I would add as a slight caveat that to benefit from this policy, users absolutely must read the release notes on major go versions before upgrading. We recently didn't, and we were burnt somewhat by the change to disallow negative serial numbers in the x509 parser without enabling the new feature flag. Completely our fault and not yours, but I add the caveat nevertheless.

FiloSottile 5 days ago | parent [-]

We have gotten a liiiiittle more liberal ever since we introduced the new GODEBUG feature flag mechanism.

I've been meaning to write a "how to safely update Go" post for a while, because the GODEBUG mechanism is very powerful but not well-known and we could build a bit of tooling around it.
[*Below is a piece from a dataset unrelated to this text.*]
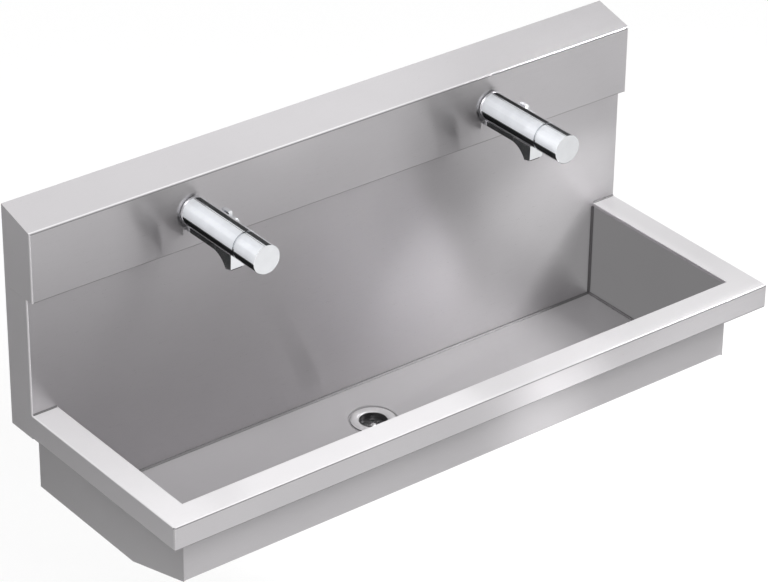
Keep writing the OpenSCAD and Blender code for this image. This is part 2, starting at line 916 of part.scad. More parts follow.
// Outline of the spout from the side
module spout_outline() {
    difference() {
        polygon([
            [-gasket_t, -groove_h],
            [-gasket_t, -spout_h],
            [-arc_d, -spout_h],
            [-outlet_back, -outlet_back_h],
            [-outlet_front, -outlet_h],
            [-spout_l, -groove_h]
        ]);
        translate([-arc_d, -spout_h - spout_r]) circle(spout_r, $fn = round_fn * 2);
    }
}

// Places what follows at the middle of the outlet's tilted end
module at_outlet() {
    translate([0, -(outlet_front + outlet_back) / 2, -(outlet_h + outlet_back_h) / 2])
        rotate([-outlet_tilt, 0, 0]) children();
}

// Spout saddled under the body, with the water way and the aerator's pocket
module tap_spout(side) {
    color("lightgray")
    at_tap(side)
        difference() {
            union() {
                along_x(spout_w) spout_outline();
                intersection() {
                    translate([-spout_w / 2, -spout_l, -spout_h])
                        cube([spout_w, spout_l - gasket_t, spout_h]);
                    bar(gasket_t, spout_l, tap_r + sheet_t);
                    translate([-water_r * 2, -spout_l, -spout_h])
                        cube([water_r * 4, spout_l, spout_h - groove_h + sheet_t]);
                }
            }
            bar(-cut, spout_l + cut, tap_r + run_gap);
            translate([0, -(outlet_front + outlet_back) / 2, -outlet_h])
                cylinder(outlet_h, water_r - hole_gap, water_r - hole_gap, $fn = round_fn);
            at_outlet()
                translate([-aerator_w / 2 - run_gap, -aerator_l / 2 - run_gap, -cut])
                    cube([aerator_w + 2 * run_gap, aerator_l + 2 * run_gap, aerator_in + cut]);
        }
}

module tap_aerator(side) {
    color("black")
    at_tap(side) at_outlet()
        translate([-aerator_w / 2, -aerator_l / 2, -aerator_out])
            cube([aerator_w, aerator_l, aerator_out + aerator_in]);
}

// Self-closing cartridge with a blind bore for the stem
module tap_cartridge(side) {
    end = body_l + neck_l - ring_t;
    color("dimgray")
    at_tap(side)
        difference() {
            bar(bore_start, end - cartridge_gap, bore_r - cartridge_gap);
            bar(end - stem_bore, end + cut, stem_r + run_gap);
        }
}

module cartridge_ring(side) {
    color("goldenrod")
    at_tap(side)
        translate([0, -(body_l + neck_l - ring_t), 0])
            outward() ring(bore_r - cartridge_gap, ring_r, ring_t);
}

// Push cap that slides over the neck
module push_cap(side) {
    start = tap_l - cap_l;
    color("lightgray")
    at_tap(side)
        difference() {
            union() {
                bar(start, tap_l - cap_edge, tap_r);
                translate([0, -(tap_l - cap_edge), 0])
                    outward() cylinder(cap_edge, tap_r, tap_r - cap_edge, $fn = round_fn);
            }
            bar(start - cut, tap_l - cap_wall, neck_r + run_gap);
        }
}

module cap_stem(side) {
    color("gray")
    at_tap(side) bar(body_l + neck_l - ring_t - stem_bite, tap_l - cap_wall, stem_r);
}

module cap_spring(side) {
    start = body_l + neck_l - ring_t - cartridge_gap;
    color("gray")
    at_tap(side)
        translate([0, -start, 0])
            outward() ring(spring_r, spring_in_r, tap_l - cap_wall - start);
}

// Lever outline from the tap's right: hub, arm back towards the wall and thumb tab
module lever_outline() {
    circle(lever_r, $fn = round_fn);
    translate([0, -arm_low]) square([lever_l, lever_r + arm_low]);
    translate([lever_l - tab_l, 0])
        polygon([[0, 0], [0, tab_h - tab_slope], [tab_slope, tab_h], [tab_l, tab_h], [tab_l, 0]]);
}

// Temperature lever with its shaft into the body
module lever(side) {
    color("lightgray")
    at_tap(side) translate([0, -lever_d, 0])
        difference() {
            union() {
                translate([hub_x, 0, 0]) rotate([90, 0, 90]) linear_extrude(lever_w) lever_outline();
                translate([shaft_in, 0, 0])
                    rotate([0, 90, 0])
                        cylinder(hub_x - shaft_in + sheet_t, shaft_r, shaft_r, $fn = round_fn);
            }
            translate([hub_x + lever_w - lever_screw_h, 0, 0])
                rotate([0, 90, 0])
                    cylinder(cut, lever_screw_r + run_gap, lever_screw_r + run_gap, $fn = round_fn);
        }
}

module lever_screw(side) {
    color("dimgray")
    at_tap(side) translate([hub_x + lever_w - lever_screw_h, -lever_d, 0])
        rotate([0, 90, 0]) cylinder(lever_screw_h, lever_screw_r, lever_screw_r, $fn = round_fn);
}

bowl_floor();
bowl_front();
bowl_end(-1);  // bowl_end_left
bowl_end(1);  // bowl_end_right
rim_frame();
splash_panel();
mounting_plates();
top_rail();
wall_bracket(-1);  // wall_bracket_left
wall_bracket(1);  // wall_bracket_right
lower_rail();
back_ribs();
service_cover();
cover_ends();
cover_brackets();
cover_screws();
waste_gasket_upper();
waste_flange();
waste_strainer();
waste_screw();
waste_gasket_lower();
waste_cup();
waste_tail();
cold_pipe();
hot_pipe();
pipe_plugs();
pipe_clips();
cold_inlet();
hot_inlet();
tail_nuts();
tap_body(-1);  // left_tap_body
tap_gasket(-1);  // left_tap_gasket
tap_spacer(-1);  // left_tap_spacer
tap_locknut(-1);  // left_tap_locknut
tap_tails(-1);  // left_tap_tails
tap_spout(-1);  // left_tap_spout
tap_aerator(-1);  // left_tap_aerator
tap_cartridge(-1);  // left_tap_cartridge
cartridge_ring(-1);  // left_cartridge_ring
push_cap(-1);  // left_push_cap
cap_stem(-1);  // left_cap_stem
cap_spring(-1);  // left_cap_spring
lever(-1);  // left_lever
lever_screw(-1);  // left_lever_screw
tap_body(1);  // right_tap_body
tap_gasket(1);  // right_tap_gasket
tap_spacer(1);  // right_tap_spacer
tap_locknut(1);  // right_tap_locknut
tap_tails(1);  // right_tap_tails
tap_spout(1);  // right_tap_spout
tap_aerator(1);  // right_tap_aerator
tap_cartridge(1);  // right_tap_cartridge
cartridge_ring(1);  // right_cartridge_ring
push_cap(1);  // right_push_cap
cap_stem(1);  // right_cap_stem
cap_spring(1);  // right_cap_spring
lever(1);  // right_lever
lever_screw(1);  // right_lever_screw
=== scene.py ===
import bpy
import bmesh
import json
import math
from mathutils import Matrix, Vector


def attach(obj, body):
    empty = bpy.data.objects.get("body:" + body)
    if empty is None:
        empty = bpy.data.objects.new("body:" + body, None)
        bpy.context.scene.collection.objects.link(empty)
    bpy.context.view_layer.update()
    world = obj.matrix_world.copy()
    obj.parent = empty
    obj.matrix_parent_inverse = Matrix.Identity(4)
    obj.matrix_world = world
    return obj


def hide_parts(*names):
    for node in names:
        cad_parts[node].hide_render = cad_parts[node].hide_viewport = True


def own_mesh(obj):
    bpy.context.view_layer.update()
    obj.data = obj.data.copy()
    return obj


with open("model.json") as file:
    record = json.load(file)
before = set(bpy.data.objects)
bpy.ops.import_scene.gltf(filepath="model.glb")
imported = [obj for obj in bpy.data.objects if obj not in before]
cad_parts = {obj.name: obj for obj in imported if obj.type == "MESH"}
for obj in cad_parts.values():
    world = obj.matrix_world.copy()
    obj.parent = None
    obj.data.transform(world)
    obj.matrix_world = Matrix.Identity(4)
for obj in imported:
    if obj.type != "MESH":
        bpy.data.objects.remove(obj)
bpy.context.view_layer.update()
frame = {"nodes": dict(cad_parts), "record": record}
print("frame loaded:", len(frame["nodes"]), "CAD nodes")

# camera

shot = {"place": (-2.94686, -3.92983, 2.85902), "lens": 160.30, "sensor": 36, "reach": 100,
        "right": (0.79023, -0.61271, 0.01102), "up": (0.30167, 0.40460, 0.86330),
        "back": (-0.53341, -0.67889, 0.50456)}


def addCamera(s):
    data = bpy.data.cameras.new("camera")
    data.sensor_width = s["sensor"]
    data.lens = s["lens"]
    data.clip_end = s["reach"]
    camera = bpy.data.objects.new("camera", data)
    turn = Matrix((s["right"], s["up"], s["back"])).transposed()
    camera.matrix_world = Matrix.Translation(s["place"]) @ turn.to_4x4()
    bpy.context.scene.collection.objects.link(camera)
    bpy.context.scene.camera = camera


addCamera(shot)
bpy.context.scene.view_settings.view_transform = "Standard"

# working helpers

samePlace = 0.00001  # coordinates closer than this count as the same
longEdge = 0.1       # only edges along the trough are longer
fit = 0.00005        # clearance of a turned fit
overrun = 0.002      # how far a cutter goes past what it cuts, or twice that


def putDown():
    if bpy.context.object and bpy.context.object.mode != "OBJECT":
        bpy.ops.object.mode_set(mode="OBJECT")
    bpy.ops.object.select_all(action="DESELECT")


def take(*pieces):
    putDown()
    for piece in pieces:
        piece.select_set(True)
    bpy.context.view_layer.objects.active = pieces[0]


# the new primitive gets its name, with its place moved into its mesh
def named(name):
    piece = bpy.context.object
    piece.name = name
    piece.data.name = name
    bpy.ops.object.transform_apply(location=True, rotation=True, scale=True)
    return piece


def addBlock(name, low, high):
    putDown()
    middle = [(a + b) / 2 for a, b in zip(low, high)]
    bpy.ops.mesh.primitive_cube_add(size=1, location=middle, scale=[b - a for a, b in zip(low, high)])
    return named(name)


# a flat rectangle between two corners that share one coordinate
def addPlane(name, low, high):
    putDown()
    middle = [(a + b) / 2 for a, b in zip(low, high)]
    size = [b - a for a, b in zip(low, high)]
    flat = size.index(min(size))
    turn = [(0, math.pi / 2, 0), (math.pi / 2, 0, 0), (0, 0, 0)][flat]
    scale = [(size[2], size[1], 1), (size[0], size[2], 1), (size[0], size[1], 1)][flat]
    bpy.ops.mesh.primitive_plane_add(size=1, location=middle, rotation=turn)
    bpy.context.object.scale = scale
    return named(name)


# a round cutter along x, y or z, about its middle
def addDrill(radius, depth, middle, along="z", sides=48):
    putDown()
    turn = {"x": (0, math.pi / 2, 0), "y": (math.pi / 2, 0, 0), "z": (0, 0, 0)}[along]
    bpy.ops.mesh.primitive_cylinder_add(vertices=sides, radius=radius, depth=depth, location=middle,
                                        rotation=turn)
    return named("drill")


def edit(piece, kind):
    take(piece)
    bpy.ops.object.mode_set(mode="EDIT")
    bpy.ops.mesh.select_mode(type=kind)
    bpy.ops.mesh.select_all(action="DESELECT")


def done():
    bpy.ops.object.mode_set(mode="OBJECT")


# test gets a face's middle and normal
def pickFaces(piece, test):
    mesh = bmesh.from_edit_mesh(piece.data)
    for face in mesh.faces:
        face.select_set(bool(test(face.calc_center_median(), face.normal)))
    mesh.select_flush_mode()
    bmesh.update_edit_mesh(piece.data)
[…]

In short, you can upgrade your toolchain without changing the go.mod version, and these things will keep working like they did, and set a metric every time the behavior would have changed, but didn't. (Here's where we could build a bit of tooling to check that metric in prod/tests/CLIs more easily.) Then you can update the go.mod version, which updates the default set of GODEBUGs, and if anything breaks, try reverting GODEBUGs one by one.

gnfargbl 5 days ago | parent [-]

That sounds good.

Breaking changes in major version updates is a completely normal thing in most software and we usually check for it. Ironically the only reason we weren't previously bothering in go is that the maintainers were historically so hyper-focused on absolute backwards compatibility that there were never any breaking changes!